__GIVEN TASK__.
What is needed is an exact repeat of the lines from the line containing "List this object's" through the final line of the entries below, and nothing else.

__DATA LINES__.
====

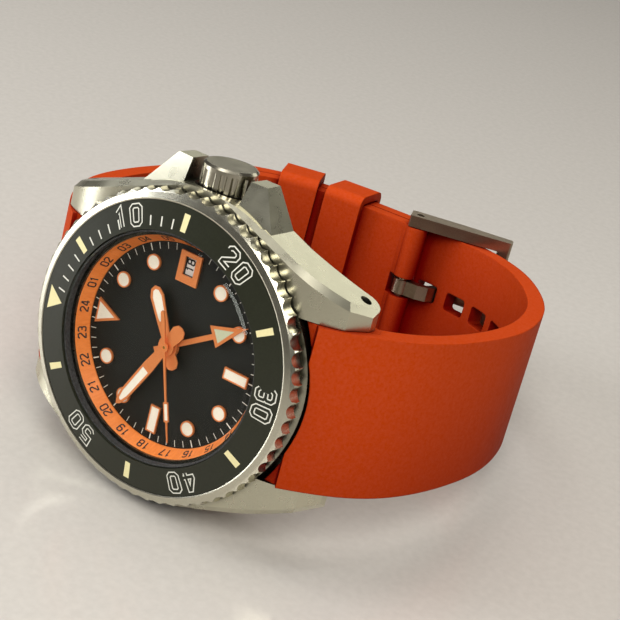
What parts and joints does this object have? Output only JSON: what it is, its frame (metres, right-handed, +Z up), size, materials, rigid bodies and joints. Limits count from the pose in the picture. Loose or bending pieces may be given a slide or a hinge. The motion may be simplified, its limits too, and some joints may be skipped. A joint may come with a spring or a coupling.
{
  "type": "dive watch",
  "caption": "Closed wristwatch with turning dive bezel, 24-hour hand, date, guarded crown and rubber strap with pin buckle, lying on its side.",
  "frame": {"origin": "centre of the bounding box, at the surface the watch rests on", "axes": "+Z up in the resting pose, crown uppermost; the dial faces -Y and leans back about 8.9 degrees; 12 o'clock points to -X"},
  "size_m": [0.0692, 0.0742, 0.0456],
  "materials": {
    "case_steel": "brushed top, polished bevels",
    "bezel_steel": "fine brushed, polished teeth",
    "insert_black": "matt anodised, olive black",
    "crystal": "clear sapphire",
    "gasket": "matt black",
    "spring_steel": "plain",
    "chapter_orange": "satin orange",
    "dial_black": "matt black",
    "copper": "copper-coloured metallic",
    "lume": "cream luminous filling",
    "brass_gilt": "gilt",
    "movement_steel": "fine grained",
    "holder_plastic": "off white",
    "ruby": "polished synthetic ruby",
    "crown_steel": "fluted, polished rim",
    "strap_rubber": "matt orange rubber",
    "buckle_steel": "long-grain brushed",
    "date_white": "matt white"
  },
  "bodies": {
    "case": {"case_body": "case_steel", "caseback": "case_steel", "caseback_gasket": "gasket", "crystal": "crystal", "crystal_gasket": "gasket", "bezel_click_spring": "spring_steel", "bezel_gasket": "gasket", "chapter_ring": "chapter_orange", "dial": "dial_black", "date_window_frame": "copper", "hour_markers": "copper", "hour_marker_fill": "lume", "main_plate": "movement_steel", "movement_holder": "holder_plastic", "jewels": "ruby", "pallet_bridge": "movement_steel", "barrel_bridge": "movement_steel", "train_bridge": "movement_steel", "balance_cock": "movement_steel", "bridge_screws": "movement_steel", "rotor_bearing": "movement_steel", "crown_tube": "crown_steel", "lug_spring_bars": "spring_steel", "strap_buckle_half": "strap_rubber", "strap_tail_half": "strap_rubber", "fixed_keeper": "strap_rubber", "hairspring": "spring_steel"},
    "bezel": {"bezel_ring": "bezel_steel", "bezel_insert": "insert_black"},
    "seconds": {"fourth_wheel": "brass_gilt", "seconds_hand": "copper"},
    "minutes": {"centre_wheel": "brass_gilt", "cannon_pinion": "movement_steel", "minute_hand": "copper"},
    "third": {"third_wheel": "brass_gilt"},
    "minute_works": {"minute_wheel": "brass_gilt"},
    "hours": {"hour_wheel": "brass_gilt", "hour_hand": "copper"},
    "gmt_intermediate": {"gmt_intermediate_wheel": "brass_gilt"},
    "gmt": {"gmt_wheel": "brass_gilt", "gmt_hand": "copper"},
    "date_drive": {"date_driving_wheel": "brass_gilt"},
    "date": {"date_ring": "date_white"},
    "barrel": {"barrel_drum": "brass_gilt", "mainspring": "spring_steel"},
    "escape": {"escape_wheel": "movement_steel"},
    "fork": {"pallet_fork": "movement_steel"},
    "balance": {"balance_wheel": "brass_gilt"},
    "winding": {"winding_pinion": "movement_steel"},
    "crown": {"crown": "crown_steel", "crown_gasket": "gasket", "winding_stem": "movement_steel"},
    "crown_gear": {"crown_wheel": "movement_steel"},
    "ratchet": {"ratchet_wheel": "movement_steel"},
    "rotor": {"rotor": "movement_steel"},
    "buckle": {"buckle_frame": "buckle_steel", "buckle_bar": "buckle_steel"},
    "tongue": {"buckle_tongue": "buckle_steel"},
    "keeper": {"free_keeper": "strap_rubber"}
  },
  "joints": [
    {"name": "bezel_turn", "type": "hinge", "parent": "case", "child": "bezel", "pos_m": [0.00106, -0.02774, 0.02132], "axis": [0, -0.9879, 0.1549], "continuous": true},
    {"name": "seconds_spin", "type": "hinge", "parent": "case", "child": "seconds", "pos_m": [0.00106, -0.02774, 0.02132], "axis": [0, -0.9879, 0.1549], "continuous": true},
    {"name": "minutes_spin", "type": "hinge", "parent": "case", "child": "minutes", "pos_m": [0.00106, -0.02774, 0.02132], "axis": [0, -0.9879, 0.1549], "continuous": true},
    {"name": "third_spin", "type": "hinge", "parent": "case", "child": "third", "pos_m": [0.00214, -0.02856, 0.01609], "axis": [0, -0.9879, 0.1549], "continuous": true},
    {"name": "minute_wheel_spin", "type": "hinge", "parent": "case", "child": "minute_works", "pos_m": [0.00277, -0.02725, 0.02444], "axis": [0, -0.9879, 0.1549], "continuous": true},
    {"name": "hours_spin", "type": "hinge", "parent": "case", "child": "hours", "pos_m": [0.00106, -0.02774, 0.02132], "axis": [0, -0.9879, 0.1549], "continuous": true},
    {"name": "gmt_intermediate_spin", "type": "hinge", "parent": "case", "child": "gmt_intermediate", "pos_m": [-0.00306, -0.02787, 0.02048], "axis": [0, -0.9879, 0.1549], "continuous": true},
    {"name": "gmt_spin", "type": "hinge", "parent": "case", "child": "gmt", "pos_m": [0.00106, -0.02774, 0.02132], "axis": [0, -0.9879, 0.1549], "continuous": true},
    {"name": "date_drive_spin", "type": "hinge", "parent": "case", "child": "date_drive", "pos_m": [0.00563, -0.02841, 0.01704], "axis": [0, -0.9879, 0.1549], "continuous": true},
    {"name": "date_spin", "type": "hinge", "parent": "case", "child": "date", "pos_m": [0.00106, -0.02774, 0.02132], "axis": [0, -0.9879, 0.1549], "continuous": true},
    {"name": "barrel_spin", "type": "hinge", "parent": "case", "child": "barrel", "pos_m": [-0.00421, -0.02709, 0.02544], "axis": [0, -0.9879, 0.1549], "continuous": true},
    {"name": "escape_spin", "type": "hinge", "parent": "case", "child": "escape", "pos_m": [0.00599, -0.02799, 0.01969], "axis": [0, -0.9879, 0.1549], "continuous": true},
    {"name": "fork_rock", "type": "hinge", "parent": "case", "child": "fork", "pos_m": [0.00717, -0.02757, 0.02239], "axis": [0, -0.9879, 0.1549], "range_deg": [-4, 4]},
    {"name": "balance_swing", "type": "hinge", "parent": "case", "child": "balance", "pos_m": [0.00873, -0.02701, 0.02597], "axis": [0, -0.9879, 0.1549], "range_deg": [-135, 135]},
    {"name": "crown_spin", "type": "hinge", "parent": "case", "child": "winding", "pos_m": [0.00051, -0.02375, 0.04093], "axis": [-0.0273, 0.1549, 0.9876], "continuous": true},
    {"name": "crown_pull", "type": "slide", "parent": "winding", "child": "crown", "axis": [-0.0273, 0.1549, 0.9876], "range_m": [0, 0.0016]},
    {"name": "crown_wheel_spin", "type": "hinge", "parent": "case", "child": "crown_gear", "pos_m": [0.00083, -0.02644, 0.0296], "axis": [0, -0.9879, 0.1549], "continuous": true},
    {"name": "ratchet_spin", "type": "hinge", "parent": "case", "child": "ratchet", "pos_m": [-0.00421, -0.02709, 0.02544], "axis": [0, -0.9879, 0.1549], "continuous": true},
    {"name": "rotor_spin", "type": "hinge", "parent": "case", "child": "rotor", "pos_m": [0.00106, -0.02774, 0.02132], "axis": [0, -0.9879, 0.1549], "continuous": true},
    {"name": "buckle_hinge", "type": "hinge", "parent": "case", "child": "buckle", "pos_m": [0.00146, 0.02867, 0.01248], "axis": [-0.0273, 0.1549, 0.9876], "range_deg": [-1.5, 3]},
    {"name": "tongue_hinge", "type": "hinge", "parent": "buckle", "child": "tongue", "pos_m": [0.00146, 0.02867, 0.01248], "axis": [-0.0273, 0.1549, 0.9876], "range_deg": [0, 8]},
    {"name": "keeper_slide", "type": "slide", "parent": "case", "child": "keeper", "axis": [0.9887, 0.1498, 0.0039], "range_m": [-0.0008, 0.0008]}
  ],
  "couplings": [
    {"joint": "minutes_spin", "follows": "seconds_spin", "ratio": 0.016667},
    {"joint": "third_spin", "follows": "seconds_spin", "ratio": -0.13333},
    {"joint": "minute_wheel_spin", "follows": "seconds_spin", "ratio": -0.0055556},
    {"joint": "hours_spin", "follows": "seconds_spin", "ratio": 0.0013889},
    {"joint": "gmt_intermediate_spin", "follows": "seconds_spin", "ratio": -0.0013889},
    {"joint": "gmt_spin", "follows": "seconds_spin", "ratio": 0.00069444},
    {"joint": "date_drive_spin", "follows": "seconds_spin", "ratio": -0.00069444},
    {"joint": "barrel_spin", "follows": "seconds_spin", "ratio": -0.002381},
    {"joint": "escape_spin", "follows": "seconds_spin", "ratio": -12},
    {"joint": "crown_wheel_spin", "follows": "crown_spin", "ratio": 0.5},
    {"joint": "ratchet_spin", "follows": "crown_spin", "ratio": -0.2069}
  ]
}
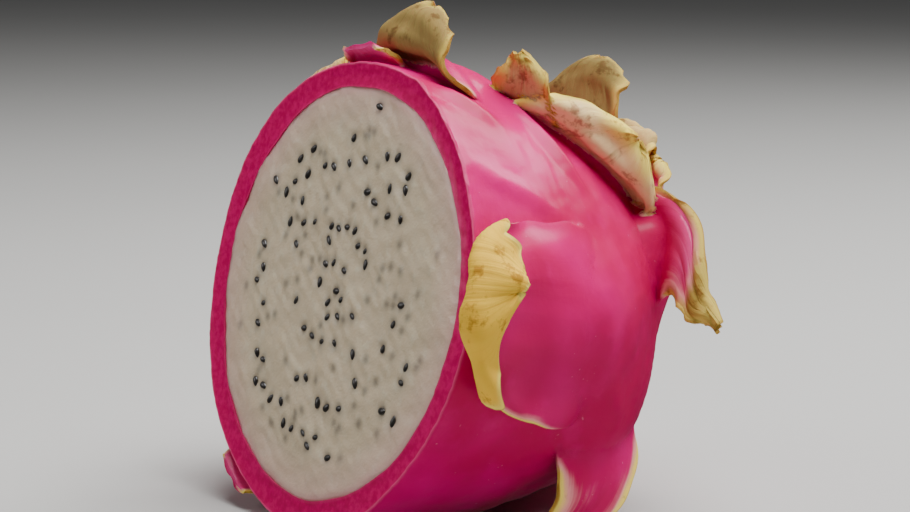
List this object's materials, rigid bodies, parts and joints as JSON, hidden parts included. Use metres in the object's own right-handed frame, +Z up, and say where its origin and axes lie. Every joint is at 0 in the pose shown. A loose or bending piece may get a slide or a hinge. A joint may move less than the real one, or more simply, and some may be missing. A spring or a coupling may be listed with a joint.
{
  "type": "cut dragon fruit",
  "caption": "Half of a dragon fruit, cut across: white flesh with small black seeds in a thick pink peel with leafy scales that roll back. Lies on its side.",
  "frame": {"origin": "middle of the small flat spot under the belly, on the surface that the fruit lies on", "axes": "+Z up; -Y the way the cut face looks, a little upwards; +Y towards the stem end; +X the fruit's side to the right of the cut face"},
  "size_m": [0.1106, 0.0793, 0.0993],
  "materials": {
    "peel": "waxy satin",
    "flesh": "moist"
  },
  "bodies": {
    "root": {"peel": "peel", "flesh": "flesh"}
  },
  "joints": []
}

====

__OUTPUT BELOW__.
List this object's materials, rigid bodies, parts and joints as JSON, hidden parts included. Use metres in the object's own right-handed frame, +Z up, and say where its origin and axes lie. Every joint is at 0 in the pose shown. A loose or bending piece may get a slide or a hinge. A joint may move less than the real one, or more simply, and some may be missing. A spring or a coupling may be listed with a joint.
{
  "type": "cut dragon fruit",
  "caption": "Half of a dragon fruit, cut across: white flesh with small black seeds in a thick pink peel with leafy scales that roll back. Lies on its side.",
  "frame": {"origin": "middle of the small flat spot under the belly, on the surface that the fruit lies on", "axes": "+Z up; -Y the way the cut face looks, a little upwards; +Y towards the stem end; +X the fruit's side to the right of the cut face"},
  "size_m": [0.1106, 0.0793, 0.0993],
  "materials": {
    "peel": "waxy satin",
    "flesh": "moist"
  },
  "bodies": {
    "root": {"peel": "peel", "flesh": "flesh"}
  },
  "joints": []
}